El apego a este mundo está tan íntimamente relacionado con la muerte, que si observamos veremos que los niños pequeños carecen del apego a este mundo, este apego aumenta con el transcurso de los años si es que la persona de que se trate, no se ha preocupado de desarrollar su vida interior. Al llegar a la tercera edad, se puede ver que hay personas tremendamente apegadas, mientras que también las hay tremendamente desapegadas. Es la diferencia entre haber vivido siempre en el amor al Señor, o por el contrario no haberlo cultivado.

 

El mundo en su sentido material, de por si, como todo lo creado por Dios, no es malo, al revés es maravilloso, como lo es todo lo que Él, ha creado y no hay nada de malo en que lo contemplemos y lo amemos, pero siempre en función del supremo amor a Dios, que ha de ser el norte y guía  de nuestra conducta. En sentido inmaterial, el mundo es un entramado de relaciones humanas que en general no se centran en el amor a Dios. Somos los hombres los que con nuestros pecados lo hemos ensuciado todo. Nuestra vida se desenvuelve dentro de este conjunto de situaciones humanas, que al estar la mayoría de ellas estructuradas al margen de Dios, si nos sumamos a ellas nos infeccionamos. Es a esto de lo que tenemos que tener cuidado, en no apegarnos. Escribe San Juan en una de sus epístolas: “No améis al mundo, ni las cosas que están en el mundo. Si alguno ama al mundo, el amor del Padre no está en él.

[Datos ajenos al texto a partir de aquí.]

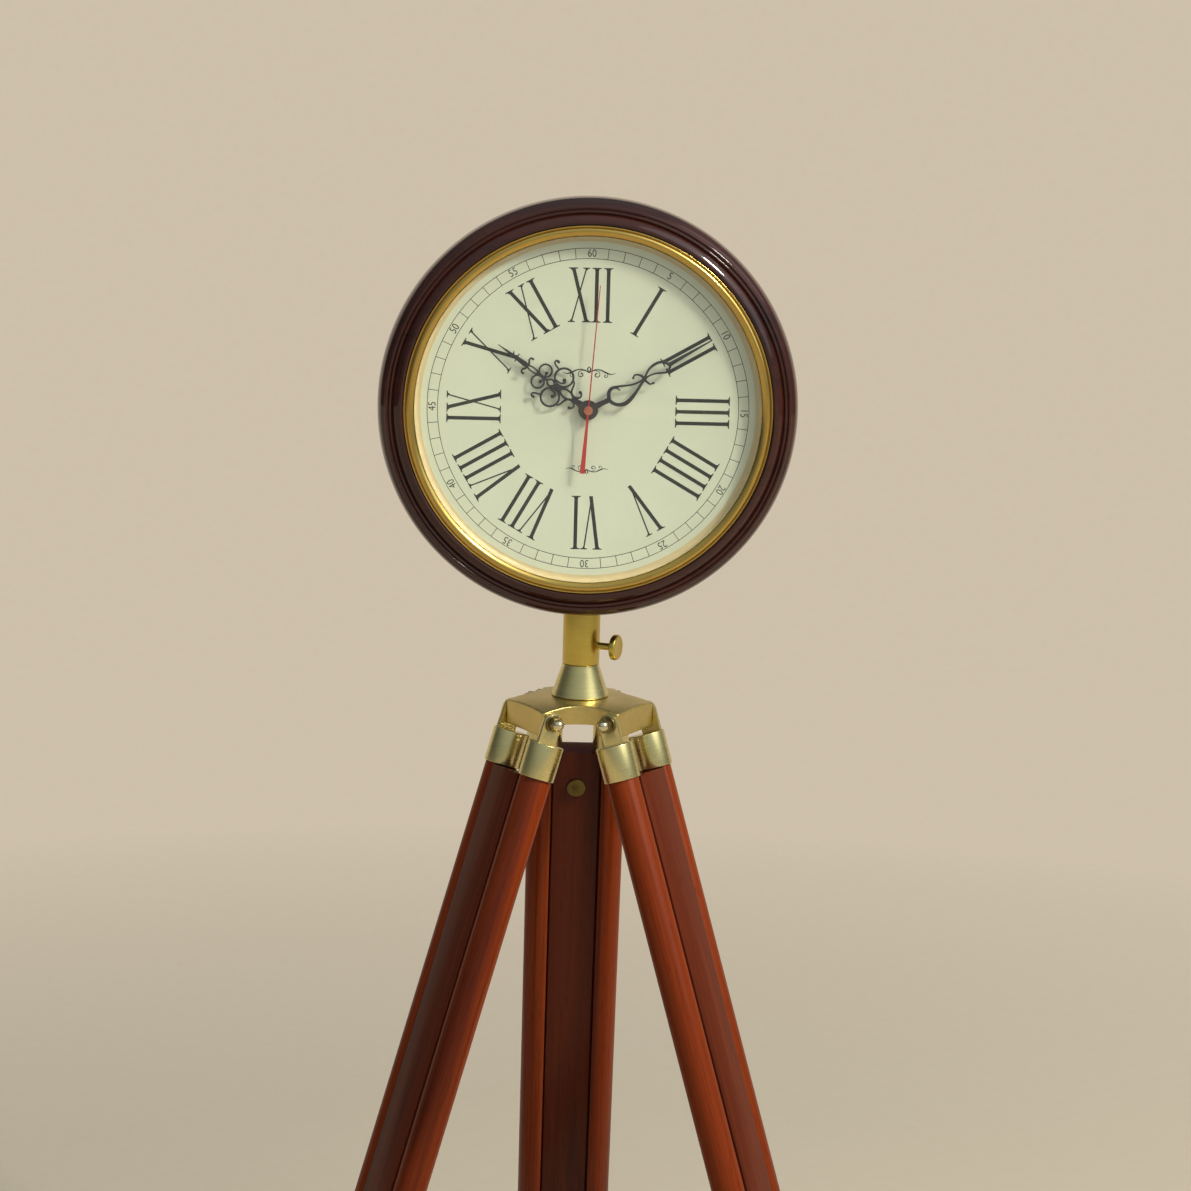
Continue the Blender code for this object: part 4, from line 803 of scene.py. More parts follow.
def flourish(height, size, degrees):
    """The ornament in both halves, centred at this height."""
    meshes = []
    for points, widths in FLOURISH:
        outline = [(x * size, y * size) for x, y in ribbon(points, widths)]
        meshes += [flat(half, PRINT_THICKNESS) for half in (outline, flipped(outline))]
    return moved(fused(meshes), shift(0, height * MM) @ turn(degrees))


def make_dial():
    dial = head("dial")
    outer, low, high = dial.high.x, dial.low.z, dial.high.z
    mesh = lathe([(DIAL_HOLE, high), (outer, high), (outer, low), (DIAL_HOLE, low)], FINE_STEPS)
    dial.dress("dial_plate", mesh, CREAM)
    prints = {
        "dial_numerals": [numeral(word, hour) for hour, word in enumerate(NUMERALS)],
        "dial_minutes": [minute_number(value) for value in range(5, 65, 5)],
        "dial_track": track_meshes(),
        "dial_ornament": [flourish(*place) for place in ORNAMENTS],
    }
    for name, meshes in prints.items():
        dial.add(name, merged(meshes), DIAL_INK, DIAL_FRAME @ shift(0, 0, high - 0.01 * MM))


# Hands: strokes across and along the hand in millimetres, with their widths

HOUR_SIDE = (
    (((7.9, 13.8), (6.9, 12.1), (4.6, 11.5), (2.4, 13.4), (2.0, 17.6), (5.0, 20.4), (9.4, 21.6),
      (12.4, 23.4)), (2.0, 1.3, 1.3, 1.5, 1.6, 1.4, 1.3, 1.0)),
    (((0.6, 15.0), (2.9, 19.4), (3.2, 23.8), (1.5, 28.4)), (2.2, 1.5, 1.5, 1.8)),
    (((17.8, 43.2), (17.5, 45.0), (15.6, 45.3), (14.2, 43.4), (13.2, 40.4), (12.2, 38.6)),
     (1.9, 1.3, 1.2, 1.2, 1.3, 1.0)),
    (((3.0, 37.4), (4.4, 35.4), (4.4, 31.6), (6.2, 29.3), (8.2, 29.6)), (1.0, 1.2, 1.3, 1.5, 2.0)),
    (((-0.2, 34.4), (2.2, 36.6), (2.4, 39.4), (-0.2, 42.4)), (1.4, 1.3, 1.3, 1.4)),
    (((0.2, 43.6), (1.8, 45.0), (3.6, 45.0)), (1.2, 1.2, 1.0)),
    (((0.2, 50.6), (1.5, 53.4), (1.6, 58.6), (0.3, 62.4)), (2.0, 1.1, 1.1, 1.6)),
    (((0.0, 61.2), (2.6, 62.0), (4.6, 63.4), (6.6, 63.2), (7.2, 61.4)), (1.6, 1.5, 1.2, 1.2, 1.5)),
    (((-0.2, 76.6), (1.4, 76.9), (3.2, 78.0)), (1.6, 1.2, 0.4)),
)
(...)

Porque lo que hay en el mundo (las pasiones del hombre terreno, y la codicia de los ojos, y la arrogancia del dinero), eso no procede del Padre, sino que procede del mundo. Y el mundo pasa con sus pasiones. Pero el que hace la voluntad de Dios permanece para siempre”. (1Jn 2,15-17).  Pero es difícil no apegarse. El obispo Fulton Sheen dice: “Vivir en medio de la infección del mundo y al mismo tiempo estar inmunizado contra él es algo imposible sin la gracia”. Eh, aquí nuestra lucha, la de vivir en el mundo sin contaminarnos si es que queremos ser fieles al amor de Dios.

 

Hay que tener presente que una cosa es amar al mundo, y otra apegarse desordenadamente a él, de igual forma que también una cosa es amar a nuestros hermanos y otras apegarnos desordenadamente a ellos o a ellas. También Fulton Sheen con respecto a este tema, opina diciendo: “El universo es un gran sacramento... Todo es y debe de ser un escalón hacia Dios. Las flores los pájaros, los animales, los hombres, las mujeres, los hombres, la belleza, el amor, la verdad; todos estos bienes terrenales no son un fin en sí mismos, sino solo los medios para un fin... El ser humano, por lo tanto, realiza su salvación a través de la sacramentalización de todo el universo; pecamos al renunciar a sacramentizarlo o, en otras palabras, usando de las criaturas con fines egoístas, más que como medios hacia Dios... Sacramentalizar el universo ennoblece al universo, porque le confiere a uno, una especie de transparencia que le permite la visión de lo espiritual más allá de lo material”.

 

Debemos amar todo lo creado por Dios, y utilizar su belleza para pensar que esta, siendo maravillosa, no es nada en comparación con la belleza de la luz del rostro de Dios, que algún día podremos contemplar. Pero al mismo tiempo en sentido inmaterial, no debemos de involucrarnos, en ese entramado de relaciones humanas, que directa o indirectamente nos apartan del amor al Señor.

 

Mi más cordial saludo lector y el deseo de que Dios te bendiga.